• [The task]: Please print exactly the lines running from the one that contains "bpy.data.objects.remove(obj)" to the end of the data, with both lines included.

• [Data section]:
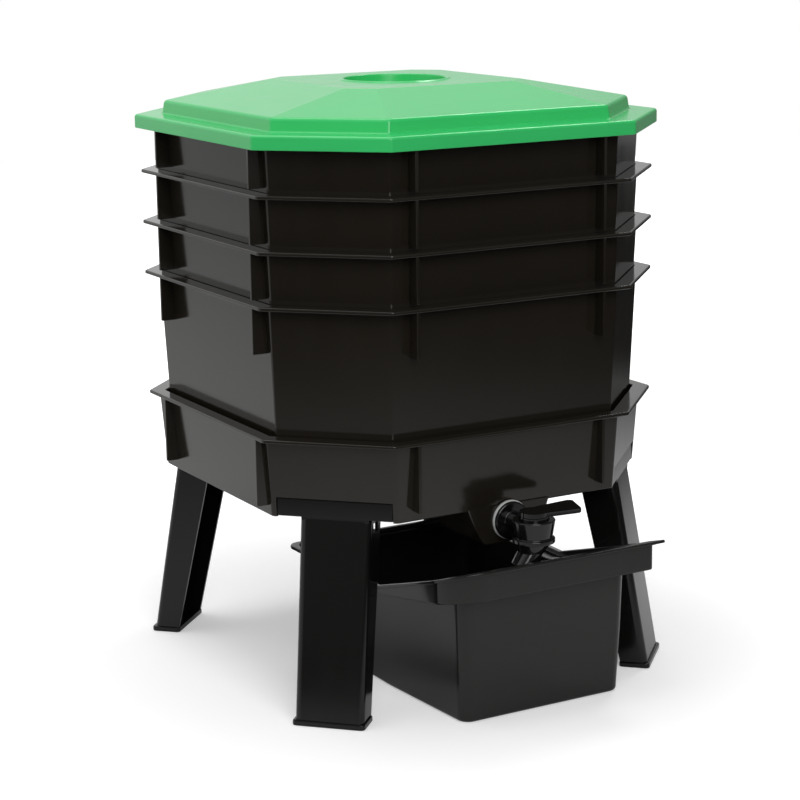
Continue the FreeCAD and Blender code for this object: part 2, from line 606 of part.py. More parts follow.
def make_strainer():
    """A slotted plate over the sump, with a rim that drops into its mouth."""
    body = new_body("drain_strainer", height=f"{BASE_UNDERSIDE} + base_floor",
                    along="sump_wall - sump_face")
    front = "(washer_thick + nut_thick + strainer_gap)"
    back = "(sump_long - 2 * sump_wall - strainer_gap)"
    mouth = "(sump_half - sump_wall - strainer_gap - base_floor)"
    plate = polygon(new_sketch(body, "plate_outline"),
                    rectangle("-1 * (sump_half + strainer_lap)", "(sump_half + strainer_lap)",
                              front, f"{back} + strainer_lap + strainer_gap"))
    pad(body, "plate", plate, "strainer_thick")
    rim = polygon(new_sketch(body, "rim_outline"),
                  rectangle(f"-1 * {mouth}", mouth, front, back))
    pad(body, "rim", rim, "strainer_tongue", flip=True)
    hollow = polygon(new_sketch(body, "rim_hollow_outline"),
                     rectangle(f"-1 * {mouth} + strainer_thick", f"{mouth} - strainer_thick",
                               f"{front} + strainer_thick", f"{back} - strainer_thick"))
    pocket(body, "rim_hollow", hollow, "strainer_tongue")
    slot = polygon(new_sketch(body, "slot_outline", offset="strainer_thick"),
                   rectangle(f"-1 * {mouth} + 2 * strainer_thick",
                             f"-1 * {mouth} + 2 * strainer_thick + strainer_slot",
                             f"{front} + 2 * strainer_thick", f"{back} - 2 * strainer_thick"))
    first = pocket(body, "first_slot", slot, "strainer_thick + cut_over")
    row = body.newObject("PartDesign::LinearPattern", "slots")
    row.Originals = [first]
    row.Direction = (slot, ["H_Axis"])
    bind(row, "Length", f"2 * {mouth} - 4 * strainer_thick - strainer_slot")
    bind(row, "Occurrences", "strainer_slots")
    body.Tip = row


def ring_body(name, along, outer, inner, thick, role="XZ_Plane", **place):
    """A washer: a ring pushed out from its plane."""
    body = new_body(name, along=along, **place)
    outline = new_sketch(body, "outline", role)
    circle(outline, outer)
    circle(outline, inner)
    pad(body, "ring", outline, thick)
    return body


TAP_AXIS = "-1 * (sump_face + tap_reach)"
HOLE = "shank_radius + hole_gap"


def revolve(body, name, sketch, kind="Revolution"):
    feature = body.newObject("PartDesign::" + kind, name)
    feature.Profile = sketch
    feature.ReferenceAxis = (sketch, ["V_Axis"])
    feature.Angle = 360
    body.Tip = feature
    return feature


def make_tap():
    """The drain tap: shank, collar and barrel, upright housing with its spout."""
    body = new_body("tap_body", height="tap_height", along=TAP_AXIS)
    profile = new_sketch(body, "housing_profile", "XZ_Plane")
    polygon(profile, [("core_radius / 2", "spout_end"), ("spout_radius - spout_taper", "spout_end"),
                      ("spout_radius", "spout_top"),
                      ("house_waist", "ring_top - ring_tall"), ("house_ring", "ring_top - ring_tall"),
                      ("house_ring", "ring_top"), ("house_waist + waist_flare", "ring_top"),
                      ("house_radius", "house_top"), ("core_radius / 2", "house_top")])
    revolve(body, "housing", profile)
    shank = circle(new_sketch(body, "shank_outline", "XZ_Plane", "-1 * tap_reach - shank_long"),
                   "shank_radius")
    pad(body, "shank", shank, "shank_long + washer_thick")
    collar = circle(new_sketch(body, "collar_outline", "XZ_Plane", "washer_thick - tap_reach"),
                    "collar_radius")
    pad(body, "collar", collar, "collar_thick")
    barrel = circle(new_sketch(body, "barrel_outline", "XZ_Plane", "washer_thick - tap_reach"),
                    "inlet_radius")
    pad(body, "barrel", barrel, "tap_reach - washer_thick - core_radius / 2")
    web = new_sketch(body, "web_outline", "YZ_Plane")
    polygon(web, [("tap_reach - washer_thick - collar_thick", "0"),
                  ("tap_reach - washer_thick - collar_thick", "-1 * inlet_radius"),
                  ("spout_radius - web_root", "spout_end + web_foot"), ("core_radius / 2", "0")])
    pad(body, "webs", web, "web_wide", both=True)
    split = new_sketch(body, "split_outline", "YZ_Plane")
    polygon(split, [("tap_reach - washer_thick - collar_thick", "-1 * inlet_radius"),
                    ("tap_reach - washer_thick - collar_thick", "spout_end"),
                    ("spout_radius - web_bite", "spout_end"),
                    ("spout_radius - web_bite", "-1 * inlet_radius")])
    pocket(body, "web_split", split, "web_wide - 2 * web_thick", both=True)
    seat = circle(new_sketch(body, "core_seat", offset="house_top"), "core_radius + core_gap")
    pocket(body, "core_seat_bore", seat, "house_top - core_foot + seat_gap")
    mouth = circle(new_sketch(body, "spout_mouth", offset="spout_end"), "spout_bore")
    pocket(body, "spout_bore", mouth, "core_foot - spout_end + cut_over", flip=True)
    inlet = circle(new_sketch(body, "inlet_mouth", "XZ_Plane", "-1 * tap_reach - shank_long"),
                   "inlet_bore")
    pocket(body, "inlet_bore_cut", inlet, "tap_reach + shank_long", flip=True)


def make_core():
    """The valve core: a plug with an elbow port, a groove for its seal and a squared stem."""
    body = new_body("tap_valve_core", height="tap_height", along=TAP_AXIS)
    top = "(house_top - seat_gap)"
    groove = "(house_top - seat_gap - 2 * ring_thick)"
    bottom_of_groove = "(core_radius - ring_thick)"
    profile = new_sketch(body, "plug_profile", "XZ_Plane")
    middle = "axis_gap"
    polygon(profile, [(middle, "core_foot"), ("core_radius", "core_foot"),
                      ("core_radius", groove), (bottom_of_groove, groove),
                      (bottom_of_groove, f"{groove} + ring_thick + 2 * ring_gap"),
                      ("core_radius", f"{groove} + ring_thick + 2 * ring_gap"),
                      ("core_radius", top), ("stem_radius", top),
                      ("stem_radius", "house_top + cap_thick + lever_gap"),
                      (middle, "house_top + cap_thick + lever_gap")])
    revolve(body, "plug", profile)
    square = polygon(new_sketch(body, "square_outline", offset="house_top + cap_thick"),
                     rectangle("-1 * stem_square", "stem_square", "-1 * stem_square", "stem_square"))
    pad(body, "square", square, "lever_gap + lever_thick - lever_skin - seat_gap")
    port = circle(new_sketch(body, "port_outline"), "inlet_bore")
    pocket(body, "down_port", port, "0 - core_foot + cut_over")
    side = circle(new_sketch(body, "side_outline", "YZ_Plane"), "port_radius")
    pocket(body, "side_port", side, "core_radius + cut_over", flip=False)


def make_tap_small_parts():
    """Sealing ring, cap, lever, washers and the nut inside the sump."""
    wall_face = "-1 * sump_face"
    ring_body("tap_outer_washer", wall_face, "washer_radius", HOLE, "washer_thick",
              height="tap_height")
    ring_body("tap_inner_washer", f"{wall_face} + sump_wall + washer_thick", "nut_half", HOLE,
              "washer_thick", height="tap_height")
    nut = new_body("tap_back_nut", height="tap_height",
                   along=f"{wall_face} + sump_wall + washer_thick + nut_thick")
    outline = new_sketch(nut, "outline", "XZ_Plane")
    corner = "(nut_half / cos(30))"
    polygon(outline, [(f"{corner} * cos({turn})", f"{corner} * sin({turn})")
                      for turn in (30, 90, 150, 210, 270, 330)])
    circle(outline, "shank_radius + ring_gap")
    pad(nut, "hexagon", outline, "nut_thick")
    ring_body("tap_cap", TAP_AXIS, "cap_radius", "stem_radius + stem_gap", "cap_thick",
              role="XY_Plane", height="tap_height + house_top")
    seal = new_body("tap_core_seal", height="tap_height + house_top - seat_gap - 2 * ring_thick",
                    along=TAP_AXIS)
    section = new_sketch(seal, "section", "XZ_Plane")
    circle(section, "ring_thick / 2", x="core_radius - ring_thick / 2 + ring_gap / 2",
           y="ring_thick / 2 + ring_gap")
    revolve(seal, "ring", section)
    lever = new_body("tap_lever", height="tap_height + house_top + cap_thick + lever_gap",
                     along=TAP_AXIS)
    hub = circle(new_sketch(lever, "hub_outline"), "lever_hub")
    pad(lever, "hub", hub, "lever_thick")
    paddle = new_sketch(lever, "paddle_outline")
    polygon(paddle, [("-1 * lever_skew", "-1 * lever_root"),
                     ("lever_long - lever_skew", "-1 * lever_half_tip"),
                     ("lever_long + lever_skew", "lever_half_tip"), ("-1 * lever_skew", "lever_root")])
    paddle_pad = pad(lever, "paddle", paddle, "lever_thick")
    DOC.recompute()
    tip = size("lever_long / 2")
    tip_edges = upright_edges(paddle_pad.Shape, lambda spot: spot.x > tip)
    round_edges(lever, "paddle_corners", paddle_pad, tip_edges, "lever_round")
    socket = polygon(new_sketch(lever, "socket_outline"),
                     rectangle("-1 * stem_square - ring_gap", "stem_square + ring_gap",
                               "-1 * stem_square - ring_gap", "stem_square + ring_gap"))
    pocket(lever, "socket", socket, "lever_thick - lever_skin", flip=True)


def plan(half, front, back, front_round, back_round, height):
    """A rounded rectangle at a height, drawn round the scuttle's own centre line."""
    x = size(half)
    low = -size(front)
    high = -size(back)
    near = size(front_round)
    far = size(back_round)
    level = size(height)
    spots = []
    edges = []
    for centre_x, centre_y, radius, start in ((x - near, low + near, near, -90),
                                              (x - far, high - far, far, 0),
                                              (-x + far, high - far, far, 90),
                                              (-x + near, low + near, near, 180)):
        arc = [FreeCAD.Vector(centre_x + radius * math.cos(math.radians(start + turn)),
                              centre_y + radius * math.sin(math.radians(start + turn)), level)
               for turn in (0, 45, 90)]
        spots.append(arc)
    for index, arc in enumerate(spots):
        edges.append(Part.Arc(*arc).toShape())
        edges.append(Part.LineSegment(arc[2], spots[(index + 1) % 4][0]).toShape())
    return Part.Wire(edges)


def side_prism(half, corners):
    """A side profile, pairs of distance to the front and height, pushed out both ways in X."""
    reach = size(half) + size("cut_past")
    spots = [FreeCAD.Vector(-reach, -size(front), size(height)) for front, height in corners]
    face = Part.Face(Part.makePolygon(spots + spots[:1]))
    return face.extrude(FreeCAD.Vector(2 * reach, 0, 0))


def make_scuttle():
    """The scuttle: a drafted tub under a wider collar whose sides rise towards the front."""

    def tub(inset, low, high):
        rings = []
        for level in (low, high):
            out = f"(({level}) * tan(bin_draft) - {inset})"
            rings.append(plan(f"bin_half + {out}", f"bin_front + {out}", f"bin_back - {out}",
                              f"bin_round - {inset}", f"bin_round - {inset}", level))
        return Part.makeLoft(rings, True, True)

    def collar(inset, profile):
        outline = plan(f"collar_half - {inset}", f"collar_front - {inset}",
                       f"collar_back + {inset}", f"collar_round - {inset}",
                       f"collar_back_round - {inset}", "0")
        prism = Part.Face(outline).extrude(FreeCAD.Vector(0, 0, size("collar_high * 2")))
        return prism.common(side_prism("collar_half", profile))

    back = "collar_back - cut_past"
    beyond = "collar_front + cut_past"
    top = [(back, "collar_low"), ("collar_turn", "collar_low + collar_rise"),
           ("collar_front", "collar_high"), (beyond, "collar_high + collar_rise")]
    low = [(back, "ledge_back"), ("collar_turn", "ledge_turn"), ("collar_front", "ledge_front"),
           (beyond, "ledge_front + collar_rise")]
    raised = [(front, f"{height} + bin_wall") for front, height in low]
    above = [(front, f"{height} + collar_high") for front, height in top]
    bead_low = [(front, f"{height} - lip_thick") for front, height in top]
    under = [(back, "0"), (beyond, "0")]
    body = collar("lip_wide", top + low[::-1])
    bead = collar("0", top + bead_low[::-1])
    below_ledge = side_prism("collar_half", raised + under[::-1])
    outside = tub("0", "0", "collar_high").common(below_ledge).fuse([body, bead])
    hollow_collar = collar("(lip_wide + bin_wall)", above + raised[::-1])
    hollow_tub = tub("bin_wall", "bin_base", "collar_high")
    scuttle = outside.cut([hollow_collar, hollow_tub]).removeSplitter()
    feature = DOC.addObject("Part::Feature", "collection_bin")
    feature.Label = "collection_bin"
    feature.Shape = scuttle
    feature.Placement = FreeCAD.Placement(FreeCAD.Vector(size("bin_x"), 0, 0), FreeCAD.Rotation())
    NODES.append(feature)


make_lid()
for tray_number in range(1, int(size("tray_count")) + 1):
    make_tray(tray_number)
make_base()
for leg_name, leg_angle in (("leg_front_left", 225), ("leg_front_right", 315),
                            ("leg_back_right", 45), ("leg_back_left", 135)):
    make_leg(leg_name, leg_angle)
make_strainer()
make_tap()
make_core()
make_tap_small_parts()
make_scuttle()
DOC.recompute()

# Nothing is written unless every object is sound
for thing in DOC.Objects:
    if "Invalid" in thing.State or "Error" in thing.State:
        raise RuntimeError(f"{thing.Name} did not build: {thing.State}")
for node in NODES:
    if node.Shape.isNull() or not node.Shape.isValid():
        raise RuntimeError(f"{node.Label} has no sound shape")

os.makedirs("parts", exist_ok=True)
for node in NODES:
    node.Shape.exportStep(f"parts/{node.Label}.step")
    box = node.Shape.BoundBox
    print(f"{node.Label}: {len(node.Shape.Solids)} solid, {node.Shape.Volume / 1000:.1f} cm3,"
          f" z {box.ZMin:.1f} to {box.ZMax:.1f}")
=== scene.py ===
import math

import bmesh
import bpy
from mathutils import Matrix, Vector


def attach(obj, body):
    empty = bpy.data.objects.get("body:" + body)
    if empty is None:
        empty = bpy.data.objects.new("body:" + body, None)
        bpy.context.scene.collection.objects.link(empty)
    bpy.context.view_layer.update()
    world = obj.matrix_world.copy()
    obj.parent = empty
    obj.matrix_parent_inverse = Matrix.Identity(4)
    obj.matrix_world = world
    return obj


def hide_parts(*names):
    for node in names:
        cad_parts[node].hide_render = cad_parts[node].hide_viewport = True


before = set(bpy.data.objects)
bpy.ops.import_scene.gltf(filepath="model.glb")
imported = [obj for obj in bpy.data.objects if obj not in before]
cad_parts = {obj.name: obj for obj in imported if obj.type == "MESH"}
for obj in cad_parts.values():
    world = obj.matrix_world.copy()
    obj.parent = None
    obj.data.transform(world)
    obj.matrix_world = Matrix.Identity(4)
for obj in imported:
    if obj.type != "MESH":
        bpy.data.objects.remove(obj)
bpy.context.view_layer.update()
bpy.context.scene.view_settings.view_transform = "Standard"

# Sizes are in millimetres and mostly the CAD source's. Some roundings are drawn a little larger, and a comment marks
# what follows the photograph instead
RIM_HALF, RIM_CUT, RIM_THICK = 210.0, 85.7, 3.5
CORNER, CORNER_IN = 4.5, 3.0
TRAY_HALF, TRAY_CUT, TRAY_DEPTH, TRAY_DRAFT = 197.6, 79.3, 161.0, 2.6
TRAY_WALL, TRAY_FLOOR, TRAY_RIB_DROP = 1.8, 2.2, 44.7
TRAY_RIMS = [376.1, 424.9, 473.7, 522.5]
RIB_THICK = 3.0
SIDE_RIBS = (87.0, -110.5)
FRONT_RIBS = (-100.0, 95.0)
POST_SIDE, POST_REACH, TRAY_POST, BASE_POST, POST_GAP = 16.0, 136.0, 48.5, 28.7, 0.3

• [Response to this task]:
        bpy.data.objects.remove(obj)
bpy.context.view_layer.update()
bpy.context.scene.view_settings.view_transform = "Standard"

# Sizes are in millimetres and mostly the CAD source's. Some roundings are drawn a little larger, and a comment marks
# what follows the photograph instead
RIM_HALF, RIM_CUT, RIM_THICK = 210.0, 85.7, 3.5
CORNER, CORNER_IN = 4.5, 3.0
TRAY_HALF, TRAY_CUT, TRAY_DEPTH, TRAY_DRAFT = 197.6, 79.3, 161.0, 2.6
TRAY_WALL, TRAY_FLOOR, TRAY_RIB_DROP = 1.8, 2.2, 44.7
TRAY_RIMS = [376.1, 424.9, 473.7, 522.5]
RIB_THICK = 3.0
SIDE_RIBS = (87.0, -110.5)
FRONT_RIBS = (-100.0, 95.0)
POST_SIDE, POST_REACH, TRAY_POST, BASE_POST, POST_GAP = 16.0, 136.0, 48.5, 28.7, 0.3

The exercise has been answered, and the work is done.